--- Short task ---
Quote the lines that run from the line containing "line to the wiping edge" down to the line containing "points = [vertex.co". Include both of those lines, reproduce each exactly, and omit everything else.

--- Data section ---
========

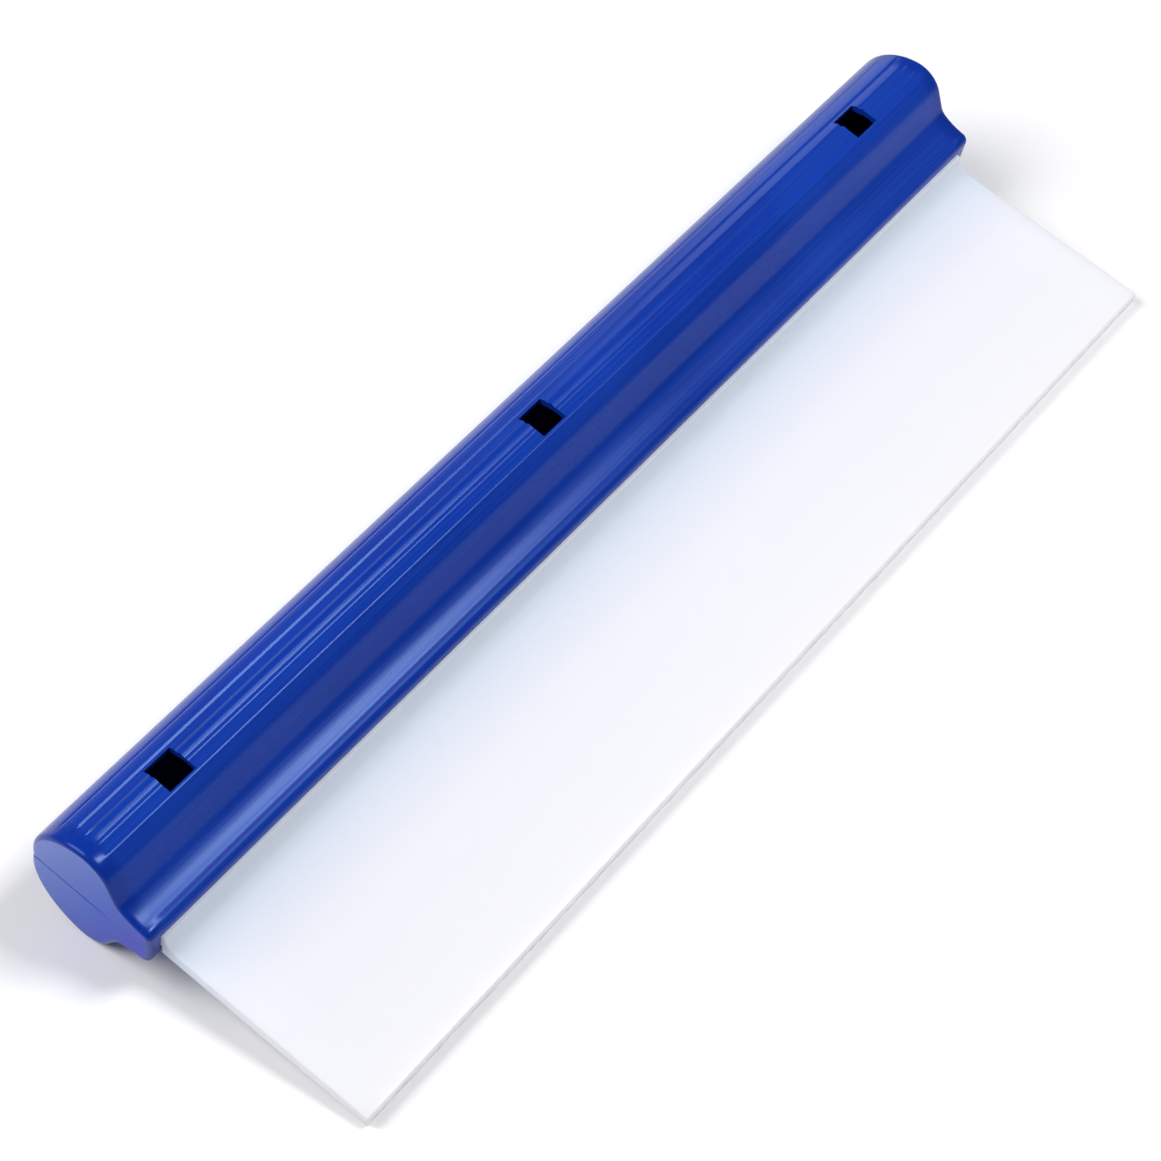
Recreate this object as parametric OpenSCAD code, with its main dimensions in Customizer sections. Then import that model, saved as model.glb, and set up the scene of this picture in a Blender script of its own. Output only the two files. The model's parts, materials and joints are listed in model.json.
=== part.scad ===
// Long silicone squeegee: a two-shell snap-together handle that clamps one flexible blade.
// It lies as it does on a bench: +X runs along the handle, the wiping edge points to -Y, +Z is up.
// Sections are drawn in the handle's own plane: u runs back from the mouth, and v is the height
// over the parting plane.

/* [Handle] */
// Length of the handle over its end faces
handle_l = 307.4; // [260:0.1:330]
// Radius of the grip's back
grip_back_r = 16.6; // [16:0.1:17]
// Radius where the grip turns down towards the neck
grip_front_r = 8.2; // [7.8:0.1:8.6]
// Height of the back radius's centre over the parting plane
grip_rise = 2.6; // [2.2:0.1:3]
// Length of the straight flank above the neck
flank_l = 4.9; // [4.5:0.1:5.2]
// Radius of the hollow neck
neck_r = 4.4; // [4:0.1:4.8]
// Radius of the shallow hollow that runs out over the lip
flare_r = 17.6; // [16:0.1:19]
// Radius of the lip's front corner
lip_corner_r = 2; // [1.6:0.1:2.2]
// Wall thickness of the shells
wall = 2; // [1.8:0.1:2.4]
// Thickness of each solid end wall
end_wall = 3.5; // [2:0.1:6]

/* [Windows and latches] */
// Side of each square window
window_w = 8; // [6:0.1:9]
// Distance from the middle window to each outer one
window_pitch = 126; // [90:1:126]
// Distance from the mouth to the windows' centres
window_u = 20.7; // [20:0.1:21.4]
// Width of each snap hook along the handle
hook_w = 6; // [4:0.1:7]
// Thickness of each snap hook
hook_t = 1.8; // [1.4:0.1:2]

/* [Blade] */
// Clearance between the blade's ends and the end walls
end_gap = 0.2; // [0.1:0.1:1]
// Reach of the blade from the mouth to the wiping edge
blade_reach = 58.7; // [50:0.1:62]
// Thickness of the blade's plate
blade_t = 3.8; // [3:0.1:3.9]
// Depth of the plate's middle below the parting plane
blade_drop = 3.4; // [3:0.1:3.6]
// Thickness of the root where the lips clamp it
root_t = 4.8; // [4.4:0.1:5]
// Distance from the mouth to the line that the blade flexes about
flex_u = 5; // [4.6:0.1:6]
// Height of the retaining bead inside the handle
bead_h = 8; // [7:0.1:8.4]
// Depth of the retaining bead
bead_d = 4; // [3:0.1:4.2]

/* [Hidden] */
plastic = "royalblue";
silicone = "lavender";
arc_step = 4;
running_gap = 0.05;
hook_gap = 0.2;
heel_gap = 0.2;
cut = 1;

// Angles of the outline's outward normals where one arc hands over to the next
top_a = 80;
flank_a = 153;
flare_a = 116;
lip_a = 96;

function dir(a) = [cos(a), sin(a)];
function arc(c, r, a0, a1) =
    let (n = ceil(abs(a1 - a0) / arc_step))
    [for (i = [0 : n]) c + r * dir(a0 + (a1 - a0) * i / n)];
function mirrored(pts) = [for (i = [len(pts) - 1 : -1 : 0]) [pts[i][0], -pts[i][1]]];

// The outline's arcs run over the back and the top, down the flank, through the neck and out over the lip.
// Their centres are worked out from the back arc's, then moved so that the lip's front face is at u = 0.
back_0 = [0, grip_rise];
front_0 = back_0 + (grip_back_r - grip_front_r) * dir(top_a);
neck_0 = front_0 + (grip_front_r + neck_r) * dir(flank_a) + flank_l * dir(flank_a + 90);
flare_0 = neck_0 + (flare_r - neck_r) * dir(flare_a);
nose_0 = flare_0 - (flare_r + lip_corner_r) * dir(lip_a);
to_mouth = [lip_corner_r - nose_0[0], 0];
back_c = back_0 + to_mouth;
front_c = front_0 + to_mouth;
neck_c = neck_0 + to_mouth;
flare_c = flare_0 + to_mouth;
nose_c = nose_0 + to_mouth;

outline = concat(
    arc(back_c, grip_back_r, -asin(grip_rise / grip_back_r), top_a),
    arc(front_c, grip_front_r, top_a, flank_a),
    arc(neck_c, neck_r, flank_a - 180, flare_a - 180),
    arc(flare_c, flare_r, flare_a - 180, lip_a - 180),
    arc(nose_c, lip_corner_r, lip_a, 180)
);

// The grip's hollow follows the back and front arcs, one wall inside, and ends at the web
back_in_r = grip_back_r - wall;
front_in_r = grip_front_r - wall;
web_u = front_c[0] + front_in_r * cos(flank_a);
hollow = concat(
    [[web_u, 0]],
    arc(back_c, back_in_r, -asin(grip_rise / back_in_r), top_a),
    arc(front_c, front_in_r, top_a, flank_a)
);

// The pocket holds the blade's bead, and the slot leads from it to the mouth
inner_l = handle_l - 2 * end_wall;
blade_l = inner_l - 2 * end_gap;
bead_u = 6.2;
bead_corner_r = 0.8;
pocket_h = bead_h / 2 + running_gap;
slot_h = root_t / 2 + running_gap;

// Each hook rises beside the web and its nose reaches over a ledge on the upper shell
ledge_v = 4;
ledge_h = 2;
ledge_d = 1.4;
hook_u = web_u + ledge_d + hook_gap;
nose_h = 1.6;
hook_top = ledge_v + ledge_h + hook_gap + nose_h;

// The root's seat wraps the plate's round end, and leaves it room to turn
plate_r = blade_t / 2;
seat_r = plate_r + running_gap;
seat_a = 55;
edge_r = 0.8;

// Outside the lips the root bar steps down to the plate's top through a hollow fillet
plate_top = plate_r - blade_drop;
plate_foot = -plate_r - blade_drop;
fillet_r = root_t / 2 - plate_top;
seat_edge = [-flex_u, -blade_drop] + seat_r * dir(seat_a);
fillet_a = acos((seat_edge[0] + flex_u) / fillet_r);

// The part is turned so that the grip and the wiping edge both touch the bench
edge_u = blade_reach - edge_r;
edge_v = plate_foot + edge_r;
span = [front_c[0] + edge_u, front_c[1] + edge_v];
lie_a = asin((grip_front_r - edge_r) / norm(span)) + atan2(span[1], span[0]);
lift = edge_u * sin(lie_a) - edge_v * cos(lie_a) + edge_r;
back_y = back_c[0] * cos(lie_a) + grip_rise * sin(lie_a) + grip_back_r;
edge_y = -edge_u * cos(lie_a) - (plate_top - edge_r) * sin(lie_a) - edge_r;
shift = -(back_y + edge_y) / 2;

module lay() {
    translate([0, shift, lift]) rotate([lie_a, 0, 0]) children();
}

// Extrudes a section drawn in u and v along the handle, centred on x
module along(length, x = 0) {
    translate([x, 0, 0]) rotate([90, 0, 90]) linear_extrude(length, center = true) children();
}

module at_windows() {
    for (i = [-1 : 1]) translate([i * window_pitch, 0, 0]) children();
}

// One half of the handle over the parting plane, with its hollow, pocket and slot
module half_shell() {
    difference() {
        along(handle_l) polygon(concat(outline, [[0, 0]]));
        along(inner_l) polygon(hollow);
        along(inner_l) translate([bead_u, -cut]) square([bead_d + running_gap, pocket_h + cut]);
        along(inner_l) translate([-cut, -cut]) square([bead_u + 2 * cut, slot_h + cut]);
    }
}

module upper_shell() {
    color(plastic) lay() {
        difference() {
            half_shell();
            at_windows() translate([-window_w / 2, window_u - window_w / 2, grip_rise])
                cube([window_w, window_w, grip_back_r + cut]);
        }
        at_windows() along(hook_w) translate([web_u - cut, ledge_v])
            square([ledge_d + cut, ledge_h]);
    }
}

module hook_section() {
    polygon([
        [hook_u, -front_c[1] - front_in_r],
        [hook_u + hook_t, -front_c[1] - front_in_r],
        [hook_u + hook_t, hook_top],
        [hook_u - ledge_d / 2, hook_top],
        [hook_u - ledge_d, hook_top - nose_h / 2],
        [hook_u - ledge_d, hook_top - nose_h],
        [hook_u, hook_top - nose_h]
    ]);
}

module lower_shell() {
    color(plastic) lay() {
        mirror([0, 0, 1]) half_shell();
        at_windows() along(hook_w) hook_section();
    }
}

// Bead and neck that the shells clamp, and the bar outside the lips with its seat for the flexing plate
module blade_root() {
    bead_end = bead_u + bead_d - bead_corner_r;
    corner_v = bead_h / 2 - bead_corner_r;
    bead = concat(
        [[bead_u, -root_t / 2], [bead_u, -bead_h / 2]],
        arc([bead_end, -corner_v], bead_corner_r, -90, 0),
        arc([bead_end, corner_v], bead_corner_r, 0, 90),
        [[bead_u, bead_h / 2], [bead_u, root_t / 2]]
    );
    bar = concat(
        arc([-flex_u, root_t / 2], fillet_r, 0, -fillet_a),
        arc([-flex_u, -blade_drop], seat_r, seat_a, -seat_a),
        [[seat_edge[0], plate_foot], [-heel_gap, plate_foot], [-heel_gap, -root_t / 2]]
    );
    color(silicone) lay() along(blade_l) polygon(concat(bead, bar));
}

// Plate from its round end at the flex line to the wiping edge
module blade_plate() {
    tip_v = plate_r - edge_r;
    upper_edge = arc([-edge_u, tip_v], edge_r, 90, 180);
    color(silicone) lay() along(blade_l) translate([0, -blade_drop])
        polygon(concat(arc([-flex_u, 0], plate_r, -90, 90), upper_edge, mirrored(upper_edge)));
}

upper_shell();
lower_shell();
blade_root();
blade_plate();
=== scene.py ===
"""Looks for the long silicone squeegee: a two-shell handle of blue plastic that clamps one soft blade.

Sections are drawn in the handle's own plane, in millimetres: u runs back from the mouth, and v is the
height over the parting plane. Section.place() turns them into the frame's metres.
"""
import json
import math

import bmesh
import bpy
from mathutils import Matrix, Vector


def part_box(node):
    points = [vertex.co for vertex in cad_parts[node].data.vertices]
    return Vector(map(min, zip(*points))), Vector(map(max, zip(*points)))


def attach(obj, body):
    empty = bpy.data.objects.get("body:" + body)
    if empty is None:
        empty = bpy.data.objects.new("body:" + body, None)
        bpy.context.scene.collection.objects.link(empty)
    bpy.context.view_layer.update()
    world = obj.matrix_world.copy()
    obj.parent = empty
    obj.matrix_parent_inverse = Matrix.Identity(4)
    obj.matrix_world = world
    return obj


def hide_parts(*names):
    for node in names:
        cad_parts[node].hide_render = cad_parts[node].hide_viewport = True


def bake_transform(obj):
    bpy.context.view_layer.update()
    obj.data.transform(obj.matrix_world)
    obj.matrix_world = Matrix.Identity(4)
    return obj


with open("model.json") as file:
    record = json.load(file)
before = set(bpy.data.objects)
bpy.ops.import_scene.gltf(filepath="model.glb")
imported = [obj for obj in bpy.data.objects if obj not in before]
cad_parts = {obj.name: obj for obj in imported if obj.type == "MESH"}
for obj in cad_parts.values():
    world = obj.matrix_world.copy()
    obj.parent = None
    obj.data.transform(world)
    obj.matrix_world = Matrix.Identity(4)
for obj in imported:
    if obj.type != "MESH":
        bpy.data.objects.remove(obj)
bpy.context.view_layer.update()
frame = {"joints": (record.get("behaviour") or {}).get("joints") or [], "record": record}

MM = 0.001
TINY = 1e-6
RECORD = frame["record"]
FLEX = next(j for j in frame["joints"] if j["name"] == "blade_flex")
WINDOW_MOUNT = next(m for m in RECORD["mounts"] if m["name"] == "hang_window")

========

--- Result ---
// Plate from its round end at the flex line to the wiping edge
module blade_plate() {
    tip_v = plate_r - edge_r;
    upper_edge = arc([-edge_u, tip_v], edge_r, 90, 180);
    color(silicone) lay() along(blade_l) translate([0, -blade_drop])
        polygon(concat(arc([-flex_u, 0], plate_r, -90, 90), upper_edge, mirrored(upper_edge)));
}

upper_shell();
lower_shell();
blade_root();
blade_plate();
=== scene.py ===
"""Looks for the long silicone squeegee: a two-shell handle of blue plastic that clamps one soft blade.

Sections are drawn in the handle's own plane, in millimetres: u runs back from the mouth, and v is the
height over the parting plane. Section.place() turns them into the frame's metres.
"""
import json
import math

import bmesh
import bpy
from mathutils import Matrix, Vector


def part_box(node):
    points = [vertex.co for vertex in cad_parts[node].data.vertices]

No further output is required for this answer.